Dans un arrêt du 15 janvier 2018, la Cour Administrative d’Appel de NANTES avait donné raison à l’administration qui avait retenu une valorisation de 633 k€ en prenant pour base du calcul d’actualisation un loyer net de certaines charges (intérêts d’emprunt, assurances, taxe foncière, impôt sur les sociétés théorique, à l’exception notable du remboursement du capital de l’emprunt).

La Cour Administrative d’Appel avait notamment énoncé que ne pouvait être pris en compte le résultat comptable distribuable et la situation de trésorerie disponible.

Le Conseil d’Etat annule l’arrêt de la Cour Administrative d’Appel de Nantes en rappelant qu’en cas de démembrement de droits sociaux, « l’usufruitier, conformément à l’article 582 du code civil qui lui accorde la jouissance de toute espèce de fruits, n’a droit qu’aux dividendes distribués ».

 Les juges en concluent que la méthode d’évaluation basée sur les résultats imposables prévisionnels de la société retenue par l’administration est irrégulière, la valeur de l’usufruit ne devant être évaluée que sur la base des distributions prévisionnelles.

Cet arrêt nous semble plus conforme à la réalité juridique et économique du démembrement portant sur des parts sociales.

Il n’en demeure pas moins indispensable de se livrer à une évaluation économique cohérente de l’usufruit des parts sociales.

Ainsi, le contribuable concerné par cette affaire devra certainement faire face à une imposition supplémentaire même si elle sera réduite par rapport à celle ressortant du premier arrêt de la Cour Administrative d’Appel, dans la mesure où la méthode retenue par le contribuable aboutissait à un prix manifestement dérisoire.

La contestation portant sur l’évaluation des droits démembrés devrait nourrir un contentieux important dans les années à venir, l’administration fiscale disposant là d’un motif de redressement plus évident que celui fondé sur l’existence d’un supposé abus de droit.
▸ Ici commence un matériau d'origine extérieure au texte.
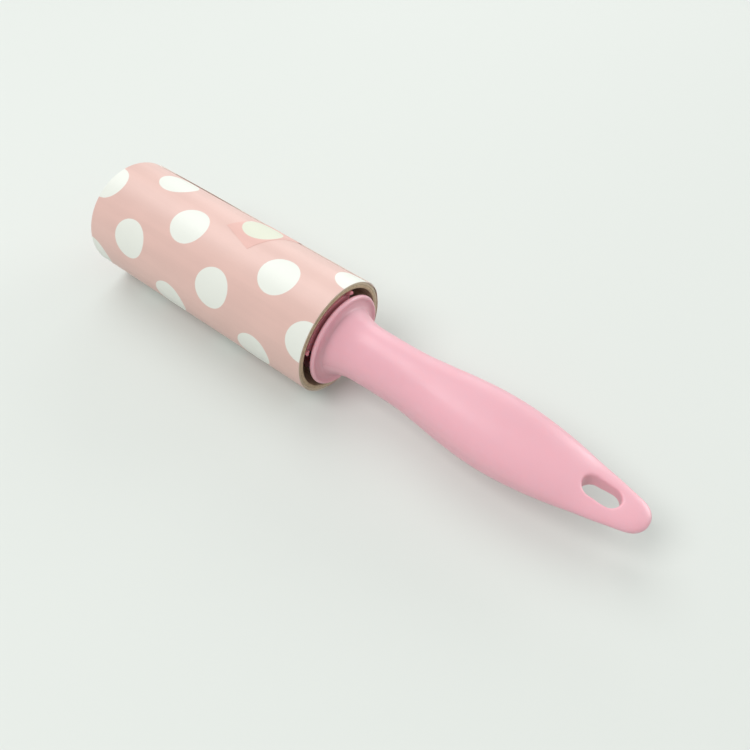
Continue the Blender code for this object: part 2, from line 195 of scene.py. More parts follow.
def arc(radius, start, end, steps, centre=(0, 0)):
    """(y, z) points on a circle, from one angle to another."""
    angles = [start + (end - start) * i / steps for i in range(steps + 1)]
    return [(centre[0] + radius * cos(a), centre[1] + radius * sin(a)) for a in angles]


def turn_outline(outline, angle):
    """The outline of (y, z) points turned about the axis."""
    c, s = cos(angle), sin(angle)
    return [(y * c - z * s, y * s + z * c) for y, z in outline]


def smooth_step(value, low, high):
    """0 up to low and 1 from high, with a smooth rise between them."""
    t = np.clip((value - low) / (high - low), 0, 1)
    return t * t * (3 - 2 * t)


def apply_modifiers(piece):
    """Gives the piece its evaluated mesh and takes its modifiers away."""
    graph = bpy.context.evaluated_depsgraph_get()
    made = bpy.data.meshes.new_from_object(piece.evaluated_get(graph))
    piece.modifiers.clear()
    piece.data = made


def combine(piece, points, faces, operation="DIFFERENCE"):
    """Takes a second solid away from the piece or, with "UNION", joins it on."""
    other = mesh_piece("cutter", points, faces, None)
    modifier = piece.modifiers.new("cut", "BOOLEAN")
    modifier.object = other
    modifier.operation = operation
    apply_modifiers(piece)
    bpy.data.objects.remove(other)


def bevelled(piece, width, segments=3):
    """The piece with its sharp edges rounded."""
    modifier = piece.modifiers.new("edges", "BEVEL")
    modifier.width = width
    modifier.segments = segments
    modifier.limit_method = "ANGLE"
    modifier.angle_limit = radians(50)
    apply_modifiers(piece)
    piece.data.shade_smooth()
    return piece


# Materials


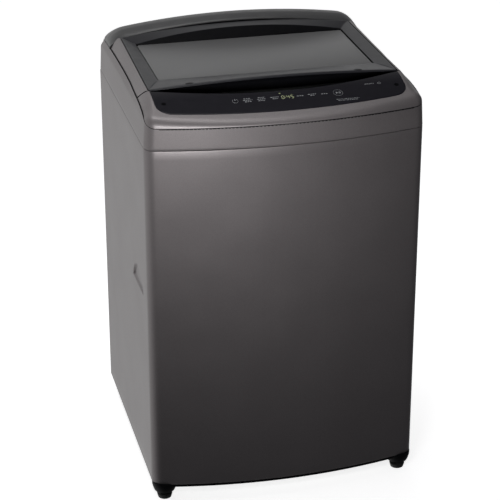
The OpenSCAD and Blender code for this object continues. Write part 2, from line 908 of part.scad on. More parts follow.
module rotor() {
    color("#7a7d80") difference() {
        union() {
            drum_ring(shaft_r, 130, 104, 108);
            drum_ring(122, 130, 108, 158);
            drum_ring(shaft_r, 24, 100, 112);
        }
        for (i = [0:7]) translate([0, ax_y, 90]) rotate([0, 0, i * 45]) translate([75, 0, 0])
            cylinder(r = 14, h = 30);
    }
}

module rotor_bolt() {
    color("#5c5f62") translate([0, ax_y, 86]) cylinder(r = 14, h = 10, $fn = 6);
}

// ---------- lid ----------

// The lid turns about its pins only when lid_open is raised for viewing
module lid_pose() {
    translate([0, hinge_y, hinge_z]) rotate([-lid_open, 0, 0]) translate([0, -hinge_y, -hinge_z])
        children();
}

module lid_plan(d) {
    intersection() {
        translate([-lid_hw + d, -big]) square([2 * lid_hw - 2 * d, 2 * big]);
        translate([0, lid_front_y + d + 4000]) circle(r = 4000, $fn = fine);
        translate([0, lid_back_y - d - 4000]) circle(r = 4000, $fn = fine);
    }
}

module lid_crowned(d) {
    translate([0, 0, -d])
        crown_body([lid_front_y, lid_mid_front_z], [lid_back_y, lid_mid_back_z], lid_r);
}

module window_plan(d) {
    round_rect(-win_hw - d, win_y0 - d, win_hw + d, win_y1 + d, 10 + d);
}

module lid_frame() {
    color("#333539") lid_pose() difference() {
        union() {
            intersection() {
                difference() {
                    translate([0, 0, lid_low_z]) linear_extrude(100) lid_plan(0);
                    intersection() {
                        translate([0, 0, lid_low_z - 1]) linear_extrude(100) lid_plan(lid_wall);
                        lid_crowned(lid_skin);
                    }
                }
                lid_crowned(0);
            }
            // wall and ledge round the window
            intersection() {
                translate([0, 0, glass_z - 3.5]) linear_extrude(60) difference() {
                    window_plan(3);
                    window_plan(0);
                }
                lid_crowned(1);
            }
            translate([0, 0, glass_z - 3.5]) linear_extrude(3.5 - 0.1) difference() {
                window_plan(3);
                window_plan(-6);
            }
        }
        translate([0, 0, glass_z - 0.1]) linear_extrude(100) window_plan(0);
        // ears take the hinge pins
        mirror_x() translate([lid_hw - 10, hinge_y, hinge_z]) rotate([0, 90, 0]) cylinder(r = pin_r, h = 20);
    }
}

module lid_glass() {
    color([0.45, 0.46, 0.48, 0.6]) lid_pose()
        translate([0, 0, glass_z]) linear_extrude(glass_t) window_plan(-0.4);
}

// Painted strip along each side of the lid, rounded down to the skirt
module lid_side_trims() {
    color("#5a5452") lid_pose() mirror_x() intersection() {
        translate([0, lid_front_y, lid_mid_front_z - lid_crown]) rotate([lid_tilt, 0, 0])
            rotate([90, 0, 0]) translate([0, 0, -500]) linear_extrude(700) polygon([
                [trim_x0, 0], [trim_x0 + 10, 0.3], [trim_x0 + 18, -0.8], [trim_x0 + 23, -2.6],
                [trim_x1, -5], [trim_x1, -8], [trim_x0 + 18, -4.6], [trim_x0, -4]
            ]);
        translate([0, 0, 900]) linear_extrude(120) polygon([
            [trim_x0, trim_front_y], [trim_x1, trim_front_y - (trim_x1 - trim_x0) * trim_run],
            [trim_x1, lid_back_y - 3],
            [trim_x0, lid_back_y - 1]
        ]);
    }
}

module lid_hinge_pins() {
    color("#b9bbbd") lid_pose() mirror_x() translate([lid_hw - 6, hinge_y, hinge_z]) rotate([0, 90, 0])
        cylinder(r = pin_r, h = 22);
}

module lid_fittings() {
    // rubber stops on the front lip and the striker that the lock takes
    color("#18181a") lid_pose() {
        for (s = [-1, 1]) translate([s * 191, lid_front_y + 7, lid_low_z - 4]) cylinder(r = 5, h = 4);
        intersection() {
            difference() {
                block([lock_x - 3, lock_y - 9, 899], [lock_x + 3, lock_y + 9, lid_mid_front_z]);
                block([lock_x - 9, lock_y - 7.5, 899.5], [lock_x + 9, lock_y + 7.5, 912.5]);
            }
            lid_crowned(lid_skin + 0.05);
        }
    }
}

cabinet_shell();
hand_grips();
rear_panel();
rear_service_cover();
rear_screws();
base_frame();
foot_lock_nuts();
rear_feet();
front_left_foot();
front_right_foot();
corner_brackets();
suspension_rods();
suspension_springs();
suspension_caps();
top_cover();
loading_rim();
control_housing();
touch_panel();
display_module();
panel_plugs();
control_board();
handle_recess();
rear_cover();
hinge_brackets();
lid_damper();
lid_lock();
lock_bolt();
cold_inlet_valve();
hot_inlet_valve();
water_level_sensor();
drawer_housing();
detergent_drawer();
power_cord_gland();
drain_pump();
drain_outlet();
drain_bellows();
outer_tub();
tub_cover_ring();
tub_drain_port();
bearing_housing();
drum_bearings();
shaft_seal();
stator();
clutch_sleeve();
basket();
basket_base();
basket_hub();
balance_ring();
lint_filters();
spin_shaft();
pulsator();
pulsator_cap();
wash_shaft();
rotor();
rotor_bolt();
lid_frame();
lid_glass();
lid_side_trims();
lid_hinge_pins();
lid_fittings();
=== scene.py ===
"""Looks of the top load washing machine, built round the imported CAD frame.

Lengths in the shape functions are millimetres in the part's own frame; put() turns them into metres.
"""
import math

import bmesh
import bpy
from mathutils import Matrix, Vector


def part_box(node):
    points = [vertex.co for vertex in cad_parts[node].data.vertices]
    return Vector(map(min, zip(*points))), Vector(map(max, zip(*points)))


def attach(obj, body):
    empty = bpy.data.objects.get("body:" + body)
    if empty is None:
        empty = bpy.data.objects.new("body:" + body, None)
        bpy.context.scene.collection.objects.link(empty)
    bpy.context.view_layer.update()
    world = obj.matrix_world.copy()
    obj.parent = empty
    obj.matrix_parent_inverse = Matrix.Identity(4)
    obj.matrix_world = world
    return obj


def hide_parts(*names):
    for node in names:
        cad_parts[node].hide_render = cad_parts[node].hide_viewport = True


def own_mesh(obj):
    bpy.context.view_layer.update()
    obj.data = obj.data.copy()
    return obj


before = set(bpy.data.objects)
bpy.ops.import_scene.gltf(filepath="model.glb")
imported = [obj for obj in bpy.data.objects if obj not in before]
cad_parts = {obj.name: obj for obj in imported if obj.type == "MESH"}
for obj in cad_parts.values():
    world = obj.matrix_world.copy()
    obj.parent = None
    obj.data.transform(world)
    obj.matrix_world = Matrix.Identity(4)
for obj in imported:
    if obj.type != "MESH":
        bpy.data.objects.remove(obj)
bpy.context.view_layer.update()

MM = 0.001
HAND = {-1: "left", 1: "right"}

# ---------------------------------------------------------------- driving sizes

shell_lo, shell_hi = (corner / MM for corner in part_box("cabinet_shell"))
HW = shell_hi.x                 # half width
Y_FRONT, Y_BACK = shell_lo.y, shell_hi.y
Z_LOW, SEAM = shell_lo.z, shell_hi.z
BOW = 40.0                      # how far the front bows forward
BOW_R = (HW * HW + BOW * BOW) / (2 * BOW)
CORNER_R = 28.0                 # front corners
BACK_R = 5.0                    # back corners
GAP = 0.8                       # seams between outer pieces

LID_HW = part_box("lid_frame")[1].x / MM - 3.0    # at the lid's front corners
LID_TAPER = 5.5                 # the lid's frame narrows this much towards the hinges
LID_FRONT, LID_BACK = -195.5, 187.5
PANEL_HW, PANEL_Y, PANEL_R, PANEL_CORNER = 283.0, -302.0, 1648.0, 38.0
LID_FRONT_SAG, LID_BACK_SAG = 13.0, 6.0
WIN_HW, WIN_FRONT, WIN_BACK = 250.0, -118.0, 144.5
GLASS_TOP = SEAM + 93.5
DRAFT, SHOULDER_DROP = 3.5, 13.0        # the skirt narrows upwards, then rolls in at its upper edge
SIDE_TOP = HW - 7.0             # half width of the top pieces at the lid's front corners
TRIM_SEAM_Y = -162.0            # where the seam between lid and console meets the skirt
SHADE_STRIP_W = 2.4                    # width of the dark strip in the seam between skirt and top pieces, painted shade that makes the seam read dark
SEAM_W = 1.9                    # dark seams between the top pieces
DECK_Z = SEAM + 48.0
HINGE_Y, HINGE_Z = 151.5, SEAM + 90.0
CRESCENT_Y, CRESCENT_END = -232.0, -188.0


# ---------------------------------------------------------------- numbers and curves

def lerp(a, b, t):
    return a + (b - a) * t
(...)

3.   Une opération en principe exempte d’abus de droit….au moins jusqu’au 1er janvier 2020

La même Cour d’Appel, dans un arrêt du 31 mai 2018 a ainsi écarté l’abus de droit tant au regard de la fictivité que du but exclusivement fiscal dans une affaire où la cession de l’usufruit portait sur le bien immobilier et non sur les parts sociales, en considérant que la cession avait produit « des effets économiques et juridiques distincts de la signature ou la poursuite d’un contrat de bail… ».

Néanmoins, pour les actes réalisés à compter du 1er janvier 2020, rappelons qu’un abus de droit pourra être reconnu dans le cadre de montages ayant un but non plus seulement « exclusivement » mais également « principalement » fiscal.

Il sera nécessaire dans ce cadre de prêter une attention redoublée à la caractérisation de la substance économique et des effets juridiques des opérations mises en œuvre.